In a recent opinion regarding jurisdiction, federal question, and patent law, the Supreme Court hold that the presence of a substantive issue of patent law in a state action does not necessarily divest state court of jurisdiction in favor of federal court. The opinion, reflecting a 9-0 decision in Gunn v. Minton, applied the “arising under” analysis of Grable & Sons Metal Products, Inc. v. Darue Engineering & Mfg. (U.S. 2005) in deciding whether a malpractice claim, involving an attorney’s failure to raise the “experimental use” exception during court proceedings that ultimately rendered his client’s patent invalid under Section 102(b) “on-sale” bar, belonged in state or federal court. Under Grable, for federal jurisdiction to exist in what would normally be a state action (i.e. malpractice), a claim made in the complaint must necessarily raise a stated federal issue actually disputed and substantial which a federal forum may entertain without disturbing any congressionally approved balance of federal and state judicial responsibilities. The Supreme Court found that the “experimental use” issue was a federal question and was actually disputed, but that Minton failed to raise a substantial federal issue. Therefore, the action belongs in state court.
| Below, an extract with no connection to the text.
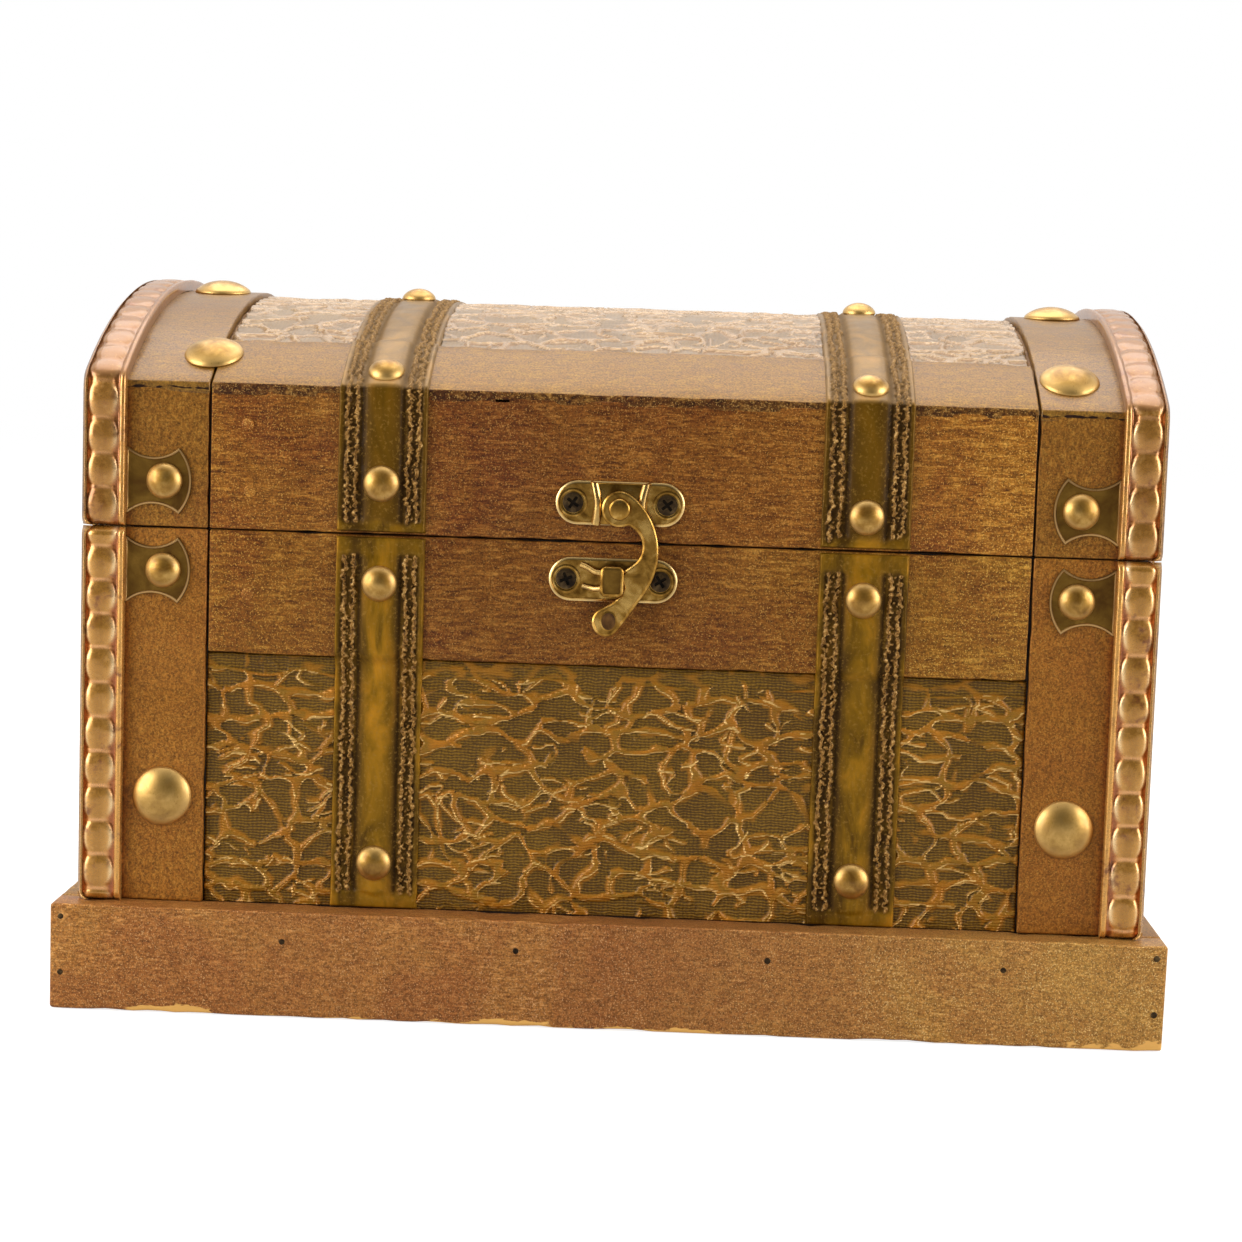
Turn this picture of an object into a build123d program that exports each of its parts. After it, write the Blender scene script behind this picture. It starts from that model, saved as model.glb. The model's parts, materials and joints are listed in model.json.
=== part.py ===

The Supreme Court tailored its substantiality analysis not on the claim’s significance to the present suit, but rather its impact on the final element, the effect it would have on the federal system as a whole. The Court acknowledged the federal need for a uniform system of patent law, and ruled that however a state court interprets a federal patent question within the context of a state action, it would be non-precedential to federal patent law and even other state law cases. It concludes, “[t]he Federal courts have exclusive jurisdiction of all cases arising under the patent laws, but not of all questions in which a patent may be the subject-matter of the controversy. In this case, although the state courts must answer a question of patent law to resolve Minton’s legal malpractice claim, their answer will have no broader effects. It will not stand as binding precedent for any future patent claim; it will not even affect the validity of Minton’s patent. Accordingly, there is ‘no serious federal interest in claiming the advantages thought to be inherent in a federal forum. Section 1338(a) does not deprive the state courts of subject matter jurisdiction,” (citations omitted).